HAS YOUR LIFE BEEN AFFECTED BY SOMEONE ELSE’S DRINKING?
The following questions are designed to help you decide whether or not you need Al-Anon:
- Do you worry about how much someone drinks?
- Do you have money problems because of someone else’s drinking?
- Do you tell lies to cover up for someone else’s drinking?
- Do you feel that if the drinker cared about you, he or she would stop drinking to please you?
- Do you blame the drinker’s behavior on his or her companions?
- Are plans frequently upset or canceled or meals delayed because of the drinker?
- Do you make threats, such as, “If you don’t stop drinking, I’ll leave you”?
- Do you secretly try to smell the drinker’s breath?
- Are you afraid to upset someone for fear it will set off a drinking bout?
- Have you been hurt or embarrassed by a drinker’s behavior?
- Are holidays and gatherings spoiled because of drinking?
- Have you considered calling the police for help in fear of abuse?
- Do you search for hidden alcohol?
- Do you ever ride in a car with a driver who has been drinking?
- Have you refused social invitations out of fear or anxiety?
- Do you feel like a failure because you can’t control the drinking?
- Do you think that if the drinker stopped drinking, your other problems would be solved?
- Do you ever threaten to hurt yourself to scare the drinker?
- Do you feel angry, confused, or depressed most of the time?
- Do you feel there is no one who understands your problems?
WHAT IS AL-ANON?
Al-Anon Family Groups are a fellowship of relatives and friends of alcoholics who share their experience, strength, and hope, in order to solve their common problems.
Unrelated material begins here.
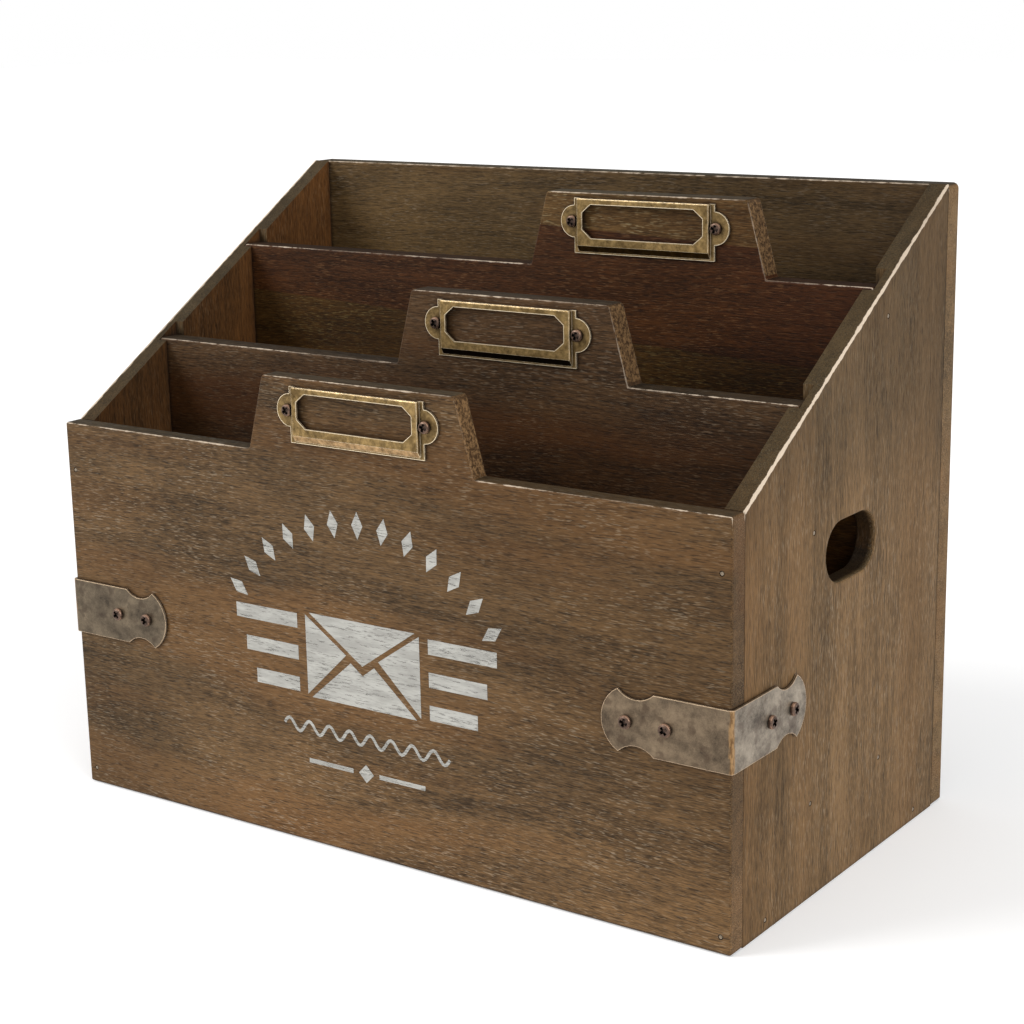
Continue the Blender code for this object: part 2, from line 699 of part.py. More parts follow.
build_front_panel(front_wood)
build_side_panel("left_side_panel", -1, side_wood)
build_side_panel("right_side_panel", 1, side_wood)
build_back_panel(back_wood)
build_bottom_panel(side_wood)
build_divider(
    "middle_divider",
    MIDDLE_DIVIDER_DEPTH,
    MIDDLE_DIVIDER_HEIGHT,
    MIDDLE_TAB_X,
    MIDDLE_FRAME_X,
    MIDDLE_FRAME_LIFT,
    middle_brads,
    divider_wood,
)
build_divider(
    "rear_divider",
    REAR_DIVIDER_DEPTH,
    REAR_DIVIDER_HEIGHT,
    REAR_TAB_X,
    REAR_FRAME_X,
    REAR_FRAME_LIFT,
    rear_brads,
    divider_wood,
)

label_screw = screw_mesh(LABEL_HEAD_RADIUS)
bracket_screw = screw_mesh(BRACKET_HEAD_RADIUS)
brad = brad_mesh()

LABELS = (
    ("front", FRONT_FRAME_X, 0.0, FRONT_HEIGHT + FRONT_FRAME_LIFT),
    ("middle", MIDDLE_FRAME_X, MIDDLE_DIVIDER_DEPTH, MIDDLE_DIVIDER_HEIGHT + MIDDLE_FRAME_LIFT),
    ("rear", REAR_FRAME_X, REAR_DIVIDER_DEPTH, REAR_DIVIDER_HEIGHT + REAR_FRAME_LIFT),
)
for row, frame_x, face_depth, frame_z in LABELS:
    build_label_frame("label_frame_" + row, frame_x, face_depth, frame_z, antique_brass)
    seats = label_screw_places(frame_x, face_depth, frame_z)
    build_screws("label_screw_" + row, label_screw, seats, dark_bronze)

for corner, side in (("left", -1), ("right", 1)):
    build_bracket("corner_bracket_" + corner, side, antique_bronze)
    seats = bracket_front_screw_places(side) + bracket_side_screw_places(side)
    build_screws("bracket_screw_" + corner, bracket_screw, seats, dark_bronze)

build_brads("front_panel_brad", brad, front_brads, bright_steel)
build_brads("back_panel_brad", brad, back_brads, bright_steel)
build_brads("bottom_panel_brad", brad, bottom_brads, bright_steel)
build_brads("middle_divider_brad", brad, middle_brads, bright_steel)
build_brads("rear_divider_brad", brad, rear_brads, bright_steel)
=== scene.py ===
"""Finishes, printed emblem, light and camera for the stained wood desk organizer.

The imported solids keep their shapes. Each gets the finish of the real board or
fitting, worked out in Object coordinates, which are the organizer's own metres:
+X to the right, -Y to the front, +Z up. The one added piece is the emblem, a
thin film of worn ink on the front panel.
"""

import math

import bpy
import numpy as np
from mathutils import Matrix, Vector


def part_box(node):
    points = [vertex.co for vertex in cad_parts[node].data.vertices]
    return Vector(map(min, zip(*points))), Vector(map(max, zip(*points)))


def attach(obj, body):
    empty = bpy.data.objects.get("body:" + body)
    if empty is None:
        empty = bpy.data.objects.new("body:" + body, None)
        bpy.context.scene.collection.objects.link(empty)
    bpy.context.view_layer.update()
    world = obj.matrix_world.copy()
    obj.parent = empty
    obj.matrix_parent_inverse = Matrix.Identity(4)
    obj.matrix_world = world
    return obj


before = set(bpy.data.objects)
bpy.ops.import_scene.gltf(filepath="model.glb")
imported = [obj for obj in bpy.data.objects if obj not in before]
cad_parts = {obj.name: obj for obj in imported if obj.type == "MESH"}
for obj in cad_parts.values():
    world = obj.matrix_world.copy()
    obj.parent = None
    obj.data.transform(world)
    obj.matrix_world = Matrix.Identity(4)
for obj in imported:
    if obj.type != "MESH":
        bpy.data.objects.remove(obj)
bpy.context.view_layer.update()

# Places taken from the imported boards
FRONT_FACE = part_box("front_panel")[0].y
BACK_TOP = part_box("back_panel")[1].z

# Tabs, as the boards are cut; a shoulder is the board's top edge beside its tab
TAB_HEIGHT = 0.032
TAB_FOOT_HALF = 0.058
TAB_SLANT = 0.0087 / TAB_HEIGHT
TAB_TUCK = 0.020
FRONT_SHOULDER = 0.170
MIDDLE_SHOULDER = 0.200
REAR_SHOULDER = 0.2368
BOTTOM_TOP = 0.009
FRONT_TAB_X = -0.0023
MIDDLE_TAB_X = 0.032
REAR_TAB_X = 0.060

# Hand hole: half circles of the radius, each this far from the hole's middle
HAND_HOLE_Z = 0.1376
HAND_HOLE_Y = FRONT_FACE + 0.095
HAND_HOLE_HALF_REACH = 0.009
HAND_HOLE_RADIUS = 0.0123
HOLE_WALL_START = 0.0003
HOLE_WALL_STOP = 0.0006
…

They believe alcoholism is a family illness, and that changed attitudes can aid recovery.
Al-Anon is not allied with any sect, denomination, political entity, organization, or institution; does not engage in any controversy, neither endorses nor opposes any cause. There are no dues for membership. Al-Anon is self-supporting through its own voluntary contributions.
Al-Anon has but one purpose: to help families of alcoholics. They do this by practicing the Twelve Steps, by welcoming and giving comfort to families of alcoholics, and by giving understanding and encouragement to the alcoholic.
Al-Anon’s program of recovery is based on the 12 Steps and 12 Traditions of Alcoholics Anonymous. The Steps are the foundation for personal recovery and the traditions help Al-Anon groups sustain their unity and fellowship. The Twelve Concepts of Service provide guidance for service in the Al-Anon fellowship.
Many who go to Al-Anon are in despair, feeling hopeless, unable to believe that things can ever change. They want their lives to be different, but nothing they have done has brought about change. They all go to Al-Anon because they want and need help.
In Al-Anon, members share their own experience, strength, and hope with each other. They meet others who share their feelings and frustrations, if not your exact situation. They go together to learn a better way of life, to find happiness whether the alcoholic is still drinking or not.
IS IT RELIGIOUS?
Al-Anon Family Groups is a spiritual fellowship, not a religious one. They avoid discussion of specific religious doctrine, and members of all faiths (or of none) are welcome. Their Twelve Steps ask them to find a “Power greater than ourselves” who can help them solve their problems and find serenity. Each member is free to define that power in their own way.
HOW MUCH DOES IT COST?
There are no dues or fees in Al-Anon meetings. Most groups pass a basket for voluntary contributions. Members are asked to contribute what they can afford, so that the group can pay rent, provide literature, and offer support to local and worldwide service centers.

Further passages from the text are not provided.